* TASK:
Would you extract the whole listing below and retype it exactly?

* STORED DATA:
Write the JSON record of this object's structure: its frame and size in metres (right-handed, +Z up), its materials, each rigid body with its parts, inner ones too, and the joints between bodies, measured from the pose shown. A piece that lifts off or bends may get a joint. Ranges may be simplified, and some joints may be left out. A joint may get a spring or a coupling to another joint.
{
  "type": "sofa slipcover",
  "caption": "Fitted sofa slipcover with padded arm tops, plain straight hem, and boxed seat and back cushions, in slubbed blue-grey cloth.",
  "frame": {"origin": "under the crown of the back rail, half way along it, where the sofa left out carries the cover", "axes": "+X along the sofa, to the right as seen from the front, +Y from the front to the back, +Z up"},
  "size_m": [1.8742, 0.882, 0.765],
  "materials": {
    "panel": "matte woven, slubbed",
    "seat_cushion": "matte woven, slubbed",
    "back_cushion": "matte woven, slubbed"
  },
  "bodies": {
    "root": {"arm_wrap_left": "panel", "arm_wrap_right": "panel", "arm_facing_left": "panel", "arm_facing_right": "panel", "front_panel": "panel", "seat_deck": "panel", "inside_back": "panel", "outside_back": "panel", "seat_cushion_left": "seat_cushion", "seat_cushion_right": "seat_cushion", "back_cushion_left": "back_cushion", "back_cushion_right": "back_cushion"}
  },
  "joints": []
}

* EXERCISE RESULT:
Write the JSON record of this object's structure: its frame and size in metres (right-handed, +Z up), its materials, each rigid body with its parts, inner ones too, and the joints between bodies, measured from the pose shown. A piece that lifts off or bends may get a joint. Ranges may be simplified, and some joints may be left out. A joint may get a spring or a coupling to another joint.
{
  "type": "sofa slipcover",
  "caption": "Fitted sofa slipcover with padded arm tops, plain straight hem, and boxed seat and back cushions, in slubbed blue-grey cloth.",
  "frame": {"origin": "under the crown of the back rail, half way along it, where the sofa left out carries the cover", "axes": "+X along the sofa, to the right as seen from the front, +Y from the front to the back, +Z up"},
  "size_m": [1.8742, 0.882, 0.765],
  "materials": {
    "panel": "matte woven, slubbed",
    "seat_cushion": "matte woven, slubbed",
    "back_cushion": "matte woven, slubbed"
  },
  "bodies": {
    "root": {"arm_wrap_left": "panel", "arm_wrap_right": "panel", "arm_facing_left": "panel", "arm_facing_right": "panel", "front_panel": "panel", "seat_deck": "panel", "inside_back": "panel", "outside_back": "panel", "seat_cushion_left": "seat_cushion", "seat_cushion_right": "seat_cushion", "back_cushion_left": "back_cushion", "back_cushion_right": "back_cushion"}
  },
  "joints": []
}